Where Thick Hair Gets Tricky
- Too much thinning at the ends creates frizz.
- Too many short layers make the crown swell.
- Dry cutting helps the stylist see where bulk sits.
- A small amount of smoothing cream beats heavy oil.
This style is one of the easiest to air dry after the right cut is in place. Thick hair often does the most interesting work on its own once the weight is removed in the right areas.
I’d ask for softness around the face and a tidier base at the neck. That combination keeps the haircut light without making it look half-finished. It’s practical, and frankly, that matters more than a dramatic before-and-after moment.

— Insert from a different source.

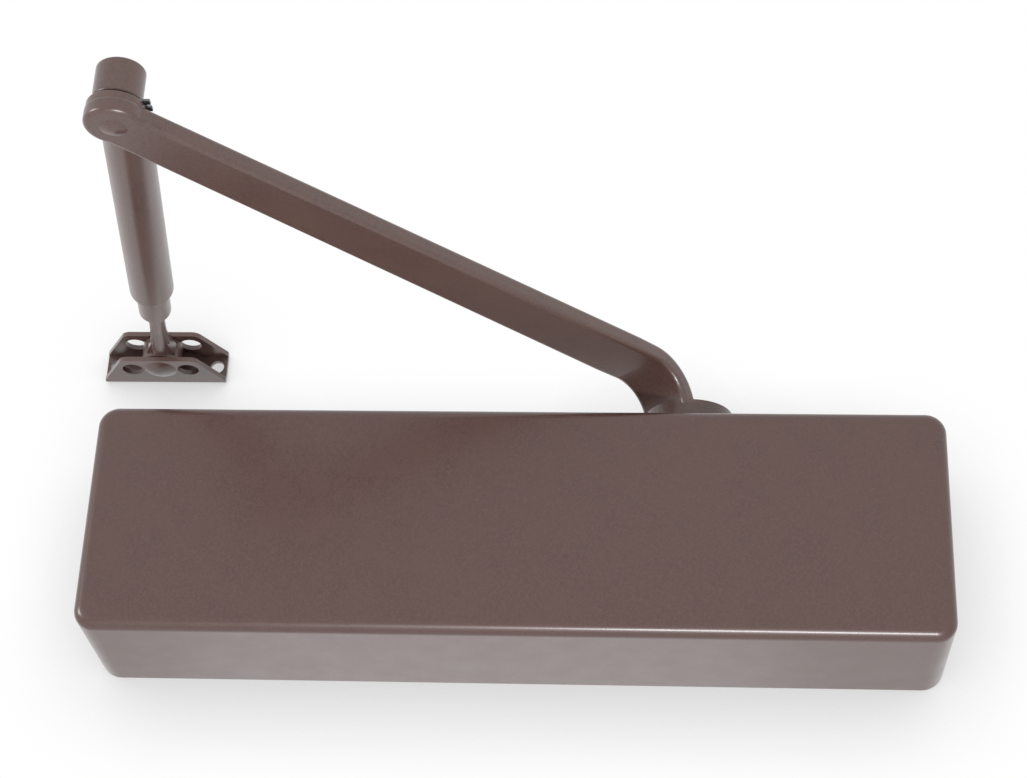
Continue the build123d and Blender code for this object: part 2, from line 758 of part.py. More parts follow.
with BuildPart() as main_arm:
    with BuildSketch(arm_side):
        with BuildLine():
            Line((neck_centre_s - arm_neck_radius, neck_foot_z), (neck_centre_s - arm_neck_radius, neck_centre_z))
            ThreePointArc(
                (neck_centre_s - arm_neck_radius, neck_centre_z),
                (
                    neck_centre_s - arm_neck_radius * diagonal,
                    neck_centre_z + arm_neck_radius * diagonal,
                ),
                (neck_centre_s, arm_blade_bottom),
            )
            Polyline(
                (neck_centre_s, arm_blade_bottom),
                (arm_tip, arm_blade_bottom),
                (arm_tip, arm_blade_top),
                (neck_centre_s, arm_blade_top),
            )
            ThreePointArc(
                (neck_centre_s, arm_blade_top),
                (
                    neck_centre_s - neck_outer_radius * diagonal,
                    neck_centre_z + neck_outer_radius * diagonal,
                ),
                (arm_neck_start, neck_centre_z),
            )
            Polyline(
                (arm_neck_start, neck_centre_z),
                (arm_neck_start, neck_foot_z),
                (neck_centre_s - arm_neck_radius, neck_foot_z),
            )
        make_face()
    extrude(amount=arm_width_widest, both=True)
    with BuildSketch(arm_plan.offset(neck_foot_z)):
        with BuildLine():
            Polyline(
                (0, arm_width_root / 2),
                (arm_widest_at, arm_width_widest / 2),
                (arm_length, arm_width_tip / 2),
                (arm_length, -arm_width_tip / 2),
                (arm_widest_at, -arm_width_widest / 2),
                (0, -arm_width_root / 2),
                close=True,
            )
        make_face()
        with Locations((arm_length, 0)):
            Circle(arm_end_radius)
    extrude(amount=arm_blade_top - neck_foot_z, mode=Mode.INTERSECT)
    blade_edges = main_arm.edges().filter_by(Axis.Z, reverse=True)
    fillet(
        blade_edges.filter_by(lambda edge: edge.center().Z > neck_foot_z + arm_neck_foot / 2),
        radius=arm_edge_radius,
    )
    with BuildSketch(across_elbow(arm_blade_bottom + arm_edge_radius)):
        Circle(arm_boss_radius)
    extrude(amount=arm_boss_top - arm_blade_bottom - arm_edge_radius)
    fillet(main_arm.edges().group_by(Axis.Z)[-1], radius=arm_boss_edge)
    with BuildSketch(arm_plan.offset(arm_hub_bottom)):
        Circle(arm_hub_radius)
    extrude(amount=arm_hub_thickness)
    fillet(
        main_arm.edges().filter_by(GeomType.CIRCLE).group_by(Axis.Z)[0],
        radius=arm_hub_edge,
    )
    with BuildSketch(arm_plan.offset(arm_hub_bottom)):
        RectangleRounded(
            square_size + 2 * square_clearance,
            square_size + 2 * square_clearance,
            square_corner,
        )
    extrude(amount=arm_hub_thickness, mode=Mode.SUBTRACT)
    with BuildSketch(across_elbow(arm_blade_bottom)):
        Circle(stud_radius)
    extrude(amount=arm_boss_top - arm_blade_bottom, mode=Mode.SUBTRACT)
save(main_arm, "main_arm")

with BuildPart() as arm_screw_washer:
    with BuildSketch(across_spindle(arm_hub_top)):
        Circle(arm_washer_radius)
        Circle(arm_screw_radius + running_gap, mode=Mode.SUBTRACT)
    extrude(amount=arm_washer_thickness)
save(arm_screw_washer, "arm_screw_washer")

arm_screw_seat = arm_hub_top + arm_washer_thickness

with BuildPart() as arm_screw:
    with BuildSketch(across_spindle(arm_screw_seat)):
        RegularPolygon(arm_screw_head_radius, 6)
    extrude(amount=arm_screw_head_length)
    with BuildSketch(across_spindle(arm_screw_seat)):
        Circle(arm_screw_radius)
    extrude(amount=-arm_screw_length)
save(arm_screw, "arm_screw")

# --- elbow: riveted stud, washer, bushing, retaining ring and cap --------------------------------------------------------------------
groove_radius = stud_radius - ring_groove_depth
dome_radius = (stud_head_radius**2 + stud_head_height**2) / (2 * stud_head_height)

with BuildPart() as elbow_stud:
    with BuildSketch(Plane(origin=elbow, x_dir=(1, 0, 0), z_dir=(0, -1, 0))):
        with BuildLine():
            ThreePointArc(
                (0, arm_blade_bottom - stud_head_height),
                (
                    stud_head_radius / 2,
                    arm_blade_bottom
                    - stud_head_height
                    + dome_radius
                    - math.sqrt(dome_radius**2 - stud_head_radius**2 / 4),
                ),
                (stud_head_radius, arm_blade_bottom),
            )
            Polyline(
                (stud_head_radius, arm_blade_bottom),
                (stud_radius, arm_blade_bottom),
                (stud_radius, ring_bottom),
                (groove_radius, ring_bottom),
                (groove_radius, ring_bottom + ring_thickness),
                (stud_radius, ring_bottom + ring_thickness),
                (stud_radius, stud_top),
                (0, stud_top),
                (0, arm_blade_bottom - stud_head_height),
            )
        make_face()
    revolve(axis=Axis(elbow, (0, 0, 1)))
save(elbow_stud, "elbow_stud")

with BuildPart() as elbow_washer:
    with BuildSketch(across_elbow(washer_bottom)):
        Circle(elbow_washer_radius)
        with Locations((washer_tab_reach / 2, 0)):
            Rectangle(washer_tab_reach, washer_tab_width)
        with Locations((washer_tab_reach, 0)):
            Rectangle(2 * washer_tab_notch_depth, washer_tab_notch, mode=Mode.SUBTRACT)
        Circle(stud_radius + running_gap, mode=Mode.SUBTRACT)
    extrude(amount=elbow_washer_thickness)
save(elbow_washer, "elbow_washer")

with BuildPart() as elbow_bushing:
    with BuildSketch(across_elbow(knuckle_bottom)):
        Circle(bushing_radius)
        Circle(stud_radius + running_gap, mode=Mode.SUBTRACT)
    extrude(amount=recess_floor - knuckle_bottom)
save(elbow_bushing, "elbow_bushing")

with BuildPart() as elbow_ring:
    with BuildSketch(across_elbow(ring_bottom)):
        Circle(ring_radius)
        Circle(groove_radius + ring_clearance, mode=Mode.SUBTRACT)
        with Locations((ring_radius, 0)):
            Rectangle(2 * ring_radius, 2 * ring_groove_depth, mode=Mode.SUBTRACT)
    extrude(amount=ring_thickness)
save(elbow_ring, "elbow_ring")

with BuildPart() as elbow_cap:
    with BuildSketch(across_elbow(knuckle_top)):
        Circle(knuckle_recess_radius - cap_clearance)
    extrude(amount=-elbow_cap_thickness)
save(elbow_cap, "elbow_cap")

# --- forearm: knuckle with its tenon, and the outer tube ---------------------------------------------------------------------------------
with BuildPart() as forearm_knuckle:
    with BuildSketch(across_elbow(knuckle_bottom)):
        Circle(knuckle_radius)
    extrude(amount=knuckle_height)
    fillet(forearm_knuckle.edges().filter_by(GeomType.CIRCLE), radius=knuckle_edge)
    with BuildSketch(across_forearm(0)):
        Circle(shank_radius)
    extrude(amount=tube_start)
    with BuildSketch(across_forearm(tube_start)):
        Circle(tube_bore)
    extrude(amount=tenon_length)
    with BuildSketch(across_elbow(knuckle_bottom)):
        Circle(bushing_radius)
    extrude(amount=knuckle_height, mode=Mode.SUBTRACT)
    with BuildSketch(across_elbow(knuckle_top)):
        Circle(knuckle_recess_radius)
    extrude(amount=-knuckle_recess_depth, mode=Mode.SUBTRACT)
save(forearm_knuckle, "forearm_knuckle")

clamp_plane = Plane(
    origin=forearm_origin + forearm_dir * (tube_end - clamp_boss_inset),
    x_dir=forearm_dir,
    z_dir=forearm_up,
)
clamp_boss_top = tube_radius + clamp_boss_height

with BuildPart() as forearm_tube:
    with BuildSketch(across_forearm(tube_start)):
        Circle(tube_radius)
    extrude(amount=tube_end - tube_start)
    tube_rims = forearm_tube.edges().filter_by(GeomType.CIRCLE).sort_by(Axis.Y)
    fillet(tube_rims[0], radius=tube_start_edge)
    fillet(forearm_tube.edges().filter_by(GeomType.CIRCLE).sort_by(Axis.Y)[-1], radius=tube_mouth_edge)
    with BuildSketch(clamp_plane):
        Circle(clamp_boss_radius)
    extrude(amount=clamp_boss_top)
    with BuildSketch(across_forearm(tube_start)):
        Circle(tube_bore)
    extrude(amount=tube_end - tube_start, mode=Mode.SUBTRACT)
    with BuildSketch(clamp_plane):
        Circle(clamp_screw_radius + thread_clearance)
    extrude(amount=clamp_boss_top, mode=Mode.SUBTRACT)
save(forearm_tube, "forearm_tube")

clamp_tip = tube_bore + clamp_screw_tip_gap
clamp_head_top = clamp_boss_top + clamp_screw_head

with BuildPart() as clamp_screw:
    with BuildSketch(clamp_plane.offset(clamp_tip)):
        Circle(clamp_screw_radius)
    extrude(amount=clamp_head_top - clamp_tip)
    with BuildSketch(clamp_plane.offset(clamp_head_top)):
        RegularPolygon(clamp_socket_radius, 6)
    extrude(amount=-clamp_screw_radius, mode=Mode.SUBTRACT)
save(clamp_screw, "clamp_screw")

# --- forearm rod: round bar, neck and flat eye -----------------------------------------------------------------------------------------------
rod_end = forearm_span - rod_shoulder

with BuildPart() as forearm_rod:
    with BuildSketch(forearm_lengthwise):
        with BuildLine():
            Polyline(
                (rod_start, 0),
                (rod_start, rod_radius - rod_edge),
                (rod_start + rod_edge, rod_radius),
                (rod_end, rod_radius),
                (forearm_span - rod_neck_outer, rod_neck_radius),
                (forearm_span - rod_neck_inner, rod_neck_radius),
                (forearm_span - rod_cone_end, rod_cone_radius),
                (forearm_span - eye_radius / 2, rod_cone_radius),
                (forearm_span - eye_radius / 2, 0),
                close=True,
            )
        make_face()
    revolve(axis=forearm_axis)
    with BuildSketch(across_pin(pin_z - eye_web_thickness / 2)):
        with BuildLine():
            Polyline(
                (-eye_web_start, eye_web_half_width),
                (-eye_radius * diagonal, eye_radius * diagonal),
                (-eye_radius * diagonal, -eye_radius * diagonal),
                (-eye_web_start, -eye_web_half_width),
                close=True,
            )
        make_face()
    extrude(amount=eye_web_thickness)
    with BuildSketch(across_pin(pin_z - eye_thickness / 2)):
        Circle(eye_radius)
    extrude(amount=eye_thickness)
    with BuildSketch(across_pin(foot_low)):
        Circle(pivot_radius + pivot_clearance)
    extrude(amount=foot_width, mode=Mode.SUBTRACT)
save(forearm_rod, "forearm_rod")

# --- foot: bent sheet channel with three pivot holes in each wall -------------------------------------------------------------------------------
foot_plan = Plane(origin=(pin_x, 0, foot_low), x_dir=(1, 0, 0), z_dir=(0, 0, 1))
foot_end = Plane(origin=(pin_x - foot_length / 2, 0, pin_z), x_dir=(0, 0, 1), z_dir=(1, 0, 0))
foot_base = Plane(origin=(pin_x, 0, pin_z), x_dir=(1, 0, 0), z_dir=(0, -1, 0))

with BuildPart() as foot_bracket:
    with BuildSketch(foot_base):
        Rectangle(foot_length, foot_width)
    extrude(amount=foot_wall_height)
    long_edges = foot_bracket.edges().filter_by(Axis.X).group_by(Axis.Y)[-1]
    fillet(long_edges, radius=foot_bend_radius)
    with BuildSketch(foot_base.offset(foot_sheet)) as channel:
        Rectangle(foot_length, foot_width - 2 * foot_sheet)
    extrude(amount=foot_wall_height, mode=Mode.SUBTRACT)
    with BuildSketch(foot_plan) as wall_outline:
        with BuildLine():
            Polyline(
                (-foot_length / 2, 0),
                (foot_length / 2, 0),
                (foot_length / 2, -foot_end_height),
                (foot_top_length / 2, -foot_wall_height),
                (-foot_top_length / 2, -foot_wall_height),
                (-foot_length / 2, -foot_end_height),
                close=True,
            )
        make_face()
        fillet(wall_outline.vertices().group_by(Axis.Y)[0], radius=foot_corner_radius)
    extrude(amount=foot_width, mode=Mode.INTERSECT)
    with BuildSketch(foot_plan):
        with Locations((0, pin_y)):
            with GridLocations(foot_hole_pitch, 1, 3, 1):
                Circle(foot_hole_radius)
    extrude(amount=foot_width, mode=Mode.SUBTRACT)
    with BuildSketch(foot_base):
        with GridLocations(foot_screw_spacing, 1, 2, 1):
            Circle(foot_screw_radius)
    extrude(amount=foot_sheet, mode=Mode.SUBTRACT)
save(foot_bracket, "foot_bracket")

pivot_profile = Plane(origin=(pin_x, pin_y, 0), x_dir=(1, 0, 0), z_dir=(0, -1, 0))
pivot_dome = (pivot_head_radius**2 + pivot_head_height**2) / (2 * pivot_head_height)

with BuildPart() as foot_pivot_pin:
    with BuildSketch(pivot_profile):
        with BuildLine():
            ThreePointArc(
                (0, foot_low - pivot_head_height),
                (
                    pivot_head_radius / 2,
                    foot_low
                    - pivot_head_height
                    + pivot_dome
                    - math.sqrt(pivot_dome**2 - pivot_head_radius**2 / 4),
                ),
                (pivot_head_radius, foot_low),
            )
            Polyline(
                (pivot_head_radius, foot_low),
                (pivot_radius, foot_low),
                (pivot_radius, foot_high),
                (pivot_tail_radius, foot_high),
                (pivot_tail_radius, foot_high + pivot_tail_height / 2),
                (pivot_radius, foot_high + pivot_tail_height),
                (0, foot_high + pivot_tail_height),
                (0, foot_low - pivot_head_height),
            )
        make_face()
    revolve(axis=Axis((pin_x, pin_y, 0), (0, 0, 1)))
save(foot_pivot_pin, "foot_pivot_pin")
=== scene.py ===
import math

import bpy
from mathutils import Euler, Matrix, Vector


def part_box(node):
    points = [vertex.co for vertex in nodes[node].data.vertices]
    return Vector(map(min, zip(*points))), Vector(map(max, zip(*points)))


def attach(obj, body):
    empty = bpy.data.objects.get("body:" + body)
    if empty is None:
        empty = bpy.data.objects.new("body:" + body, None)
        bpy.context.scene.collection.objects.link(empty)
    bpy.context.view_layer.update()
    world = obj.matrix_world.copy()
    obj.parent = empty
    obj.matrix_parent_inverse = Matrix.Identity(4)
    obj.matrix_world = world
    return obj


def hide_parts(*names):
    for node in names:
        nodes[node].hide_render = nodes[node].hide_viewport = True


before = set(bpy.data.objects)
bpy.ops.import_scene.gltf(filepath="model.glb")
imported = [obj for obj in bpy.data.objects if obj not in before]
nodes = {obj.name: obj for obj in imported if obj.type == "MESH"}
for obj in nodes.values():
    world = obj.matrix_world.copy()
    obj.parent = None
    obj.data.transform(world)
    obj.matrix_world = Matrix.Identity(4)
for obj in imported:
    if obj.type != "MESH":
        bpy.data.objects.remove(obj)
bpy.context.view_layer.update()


# ---------------------------------------------------------------------------
# Paint and metal: small helpers that build a node material
# ---------------------------------------------------------------------------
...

15. Rounded Shaggy Bob With a Soft Neckline
This is the version I’d hand to someone who wants the safest place to start. Not boring. Safe. There’s a difference.
The rounded shape follows the head and gives the hair a smooth curve at the nape, which makes the whole cut feel gentle instead of choppy. The shag detail stays inside the shape, so you still get movement, but the outside line reads clean. That makes it easier to wear on busy days when you don’t have time to fuss with every piece.
It works on straight, wavy, and slightly curly hair, which is why it earns such a wide audience. A soft neckline keeps it from looking severe from behind, and the longer pieces around the face keep the front from feeling boxed in. You can wear it tucked behind the ears, pushed off one side, or left loose and a little messy. All three look right.
If you want to ask your stylist for a single clear direction, say this: keep the outline rounded, keep the fringe area open, and keep the layers soft enough to move but not so short that they frizz out. That sentence does more work than a stack of vague adjectives ever will.
And that’s the real appeal of shaggy bobs without bangs. They let the hair feel light without stripping away shape, which is harder to do than it sounds. Get the balance right, and the cut looks effortless for all the right reasons.